Goal
Please write out the material below exactly as given.

[A block of data]
::::

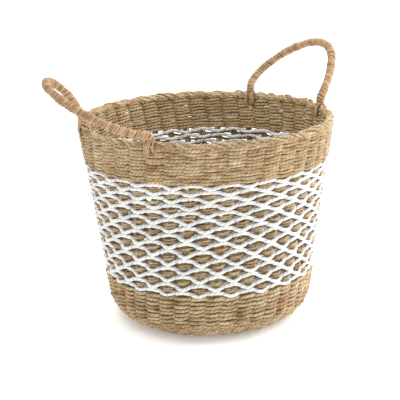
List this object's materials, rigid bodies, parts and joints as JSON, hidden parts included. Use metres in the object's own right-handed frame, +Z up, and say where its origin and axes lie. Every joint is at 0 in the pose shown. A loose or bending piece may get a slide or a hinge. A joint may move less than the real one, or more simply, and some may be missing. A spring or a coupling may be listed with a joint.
{
  "type": "storage basket",
  "caption": "Round open storage basket of twined seagrass over upright stakes, with an open white cord net round the middle and two raffia-wrapped rope handles",
  "frame": {"origin": "centre of the underside, on the floor", "axes": "+Z up along the basket's axis; +X through the middle of the right handle; +Y completes the frame"},
  "size_m": [0.5157, 0.3974, 0.4066],
  "materials": {
    "seagrass": "dry twisted seagrass cord, matt, tan with olive and brown blades",
    "stake_cord": "thicker seagrass cord of the stakes, matt, a little darker",
    "white_cord": "white twisted cord, matt",
    "core_rope": "seagrass rope, matt",
    "raffia": "raffia wound tightly, orange tan, satin"
  },
  "bodies": {
    "basket": {"base_heart": "stake_cord", "base_spokes": "stake_cord", "base_rounds": "seagrass", "stakes": "stake_cord", "foot_round": "seagrass", "lower_round_01": "seagrass", "lower_round_02": "seagrass", "lower_round_03": "seagrass", "lower_round_04": "seagrass", "lower_round_05": "seagrass", "lower_round_06": "seagrass", "lower_round_07": "seagrass", "lower_round_08": "seagrass", "lower_round_09": "seagrass", "lower_round_10": "seagrass", "lower_round_11": "seagrass", "lower_round_12": "seagrass", "lower_round_13": "seagrass", "lower_round_14": "seagrass", "white_cord_01": "white_cord", "white_cord_02": "white_cord", "white_cord_03": "white_cord", "white_cord_04": "white_cord", "white_cord_05": "white_cord", "white_cord_06": "white_cord", "white_cord_07": "white_cord", "white_cord_08": "white_cord", "white_cord_09": "white_cord", "white_cord_10": "white_cord", "white_cord_11": "white_cord", "white_cord_12": "white_cord", "white_cord_13": "white_cord", "white_cord_14": "white_cord", "white_cord_15": "white_cord", "natural_wefts": "seagrass", "upper_round_01": "seagrass", "upper_round_02": "seagrass", "upper_round_03": "seagrass", "upper_round_04": "seagrass", "upper_round_05": "seagrass", "upper_round_06": "seagrass", "upper_round_07": "seagrass", "upper_round_08": "seagrass", "upper_round_09": "seagrass", "upper_round_10": "seagrass", "upper_round_11": "seagrass", "rim_border": "seagrass", "right_handle_lashings": "raffia", "left_handle_lashings": "raffia"},
    "right_handle": {"right_handle_core": "core_rope", "right_handle_wrap": "raffia", "right_handle_knots": "raffia"},
    "left_handle": {"left_handle_core": "core_rope", "left_handle_wrap": "raffia", "left_handle_knots": "raffia"}
  },
  "joints": [
    {"name": "right_handle_swing", "type": "hinge", "parent": "basket", "child": "right_handle", "pos_m": [0.1746, 0, 0.3277], "axis": [0, 1, 0], "range_deg": [-136, 36]},
    {"name": "left_handle_swing", "type": "hinge", "parent": "basket", "child": "left_handle", "pos_m": [-0.1746, 0, 0.3277], "axis": [0, -1, 0], "range_deg": [-96, 4]}
  ]
}
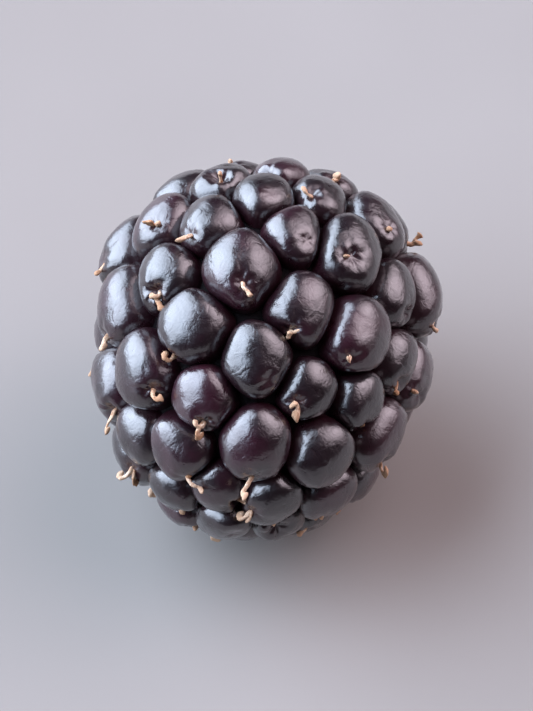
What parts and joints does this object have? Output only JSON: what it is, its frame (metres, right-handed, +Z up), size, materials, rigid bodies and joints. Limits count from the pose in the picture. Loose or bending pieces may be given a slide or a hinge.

::::

Task result
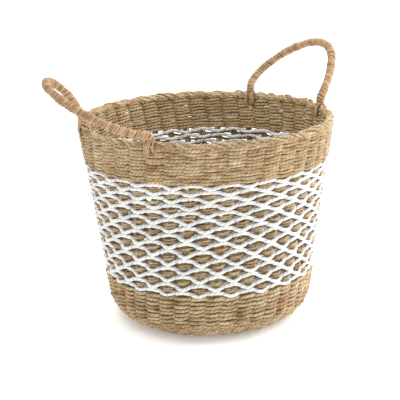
List this object's materials, rigid bodies, parts and joints as JSON, hidden parts included. Use metres in the object's own right-handed frame, +Z up, and say where its origin and axes lie. Every joint is at 0 in the pose shown. A loose or bending piece may get a slide or a hinge. A joint may move less than the real one, or more simply, and some may be missing. A spring or a coupling may be listed with a joint.
{
  "type": "storage basket",
  "caption": "Round open storage basket of twined seagrass over upright stakes, with an open white cord net round the middle and two raffia-wrapped rope handles",
  "frame": {"origin": "centre of the underside, on the floor", "axes": "+Z up along the basket's axis; +X through the middle of the right handle; +Y completes the frame"},
  "size_m": [0.5157, 0.3974, 0.4066],
  "materials": {
    "seagrass": "dry twisted seagrass cord, matt, tan with olive and brown blades",
    "stake_cord": "thicker seagrass cord of the stakes, matt, a little darker",
    "white_cord": "white twisted cord, matt",
    "core_rope": "seagrass rope, matt",
    "raffia": "raffia wound tightly, orange tan, satin"
  },
  "bodies": {
    "basket": {"base_heart": "stake_cord", "base_spokes": "stake_cord", "base_rounds": "seagrass", "stakes": "stake_cord", "foot_round": "seagrass", "lower_round_01": "seagrass", "lower_round_02": "seagrass", "lower_round_03": "seagrass", "lower_round_04": "seagrass", "lower_round_05": "seagrass", "lower_round_06": "seagrass", "lower_round_07": "seagrass", "lower_round_08": "seagrass", "lower_round_09": "seagrass", "lower_round_10": "seagrass", "lower_round_11": "seagrass", "lower_round_12": "seagrass", "lower_round_13": "seagrass", "lower_round_14": "seagrass", "white_cord_01": "white_cord", "white_cord_02": "white_cord", "white_cord_03": "white_cord", "white_cord_04": "white_cord", "white_cord_05": "white_cord", "white_cord_06": "white_cord", "white_cord_07": "white_cord", "white_cord_08": "white_cord", "white_cord_09": "white_cord", "white_cord_10": "white_cord", "white_cord_11": "white_cord", "white_cord_12": "white_cord", "white_cord_13": "white_cord", "white_cord_14": "white_cord", "white_cord_15": "white_cord", "natural_wefts": "seagrass", "upper_round_01": "seagrass", "upper_round_02": "seagrass", "upper_round_03": "seagrass", "upper_round_04": "seagrass", "upper_round_05": "seagrass", "upper_round_06": "seagrass", "upper_round_07": "seagrass", "upper_round_08": "seagrass", "upper_round_09": "seagrass", "upper_round_10": "seagrass", "upper_round_11": "seagrass", "rim_border": "seagrass", "right_handle_lashings": "raffia", "left_handle_lashings": "raffia"},
    "right_handle": {"right_handle_core": "core_rope", "right_handle_wrap": "raffia", "right_handle_knots": "raffia"},
    "left_handle": {"left_handle_core": "core_rope", "left_handle_wrap": "raffia", "left_handle_knots": "raffia"}
  },
  "joints": [
    {"name": "right_handle_swing", "type": "hinge", "parent": "basket", "child": "right_handle", "pos_m": [0.1746, 0, 0.3277], "axis": [0, 1, 0], "range_deg": [-136, 36]},
    {"name": "left_handle_swing", "type": "hinge", "parent": "basket", "child": "left_handle", "pos_m": [-0.1746, 0, 0.3277], "axis": [0, -1, 0], "range_deg": [-96, 4]}
  ]
}
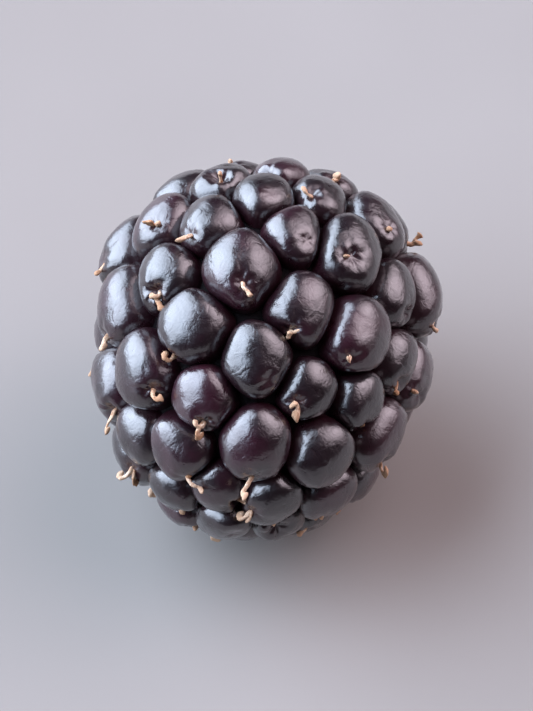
What parts and joints does this object have? Output only JSON: what it is, its frame (metres, right-handed, +Z up), size, materials, rigid bodies and joints. Limits count from the pose in the picture. Loose or bending pieces may be given a slide or a hinge.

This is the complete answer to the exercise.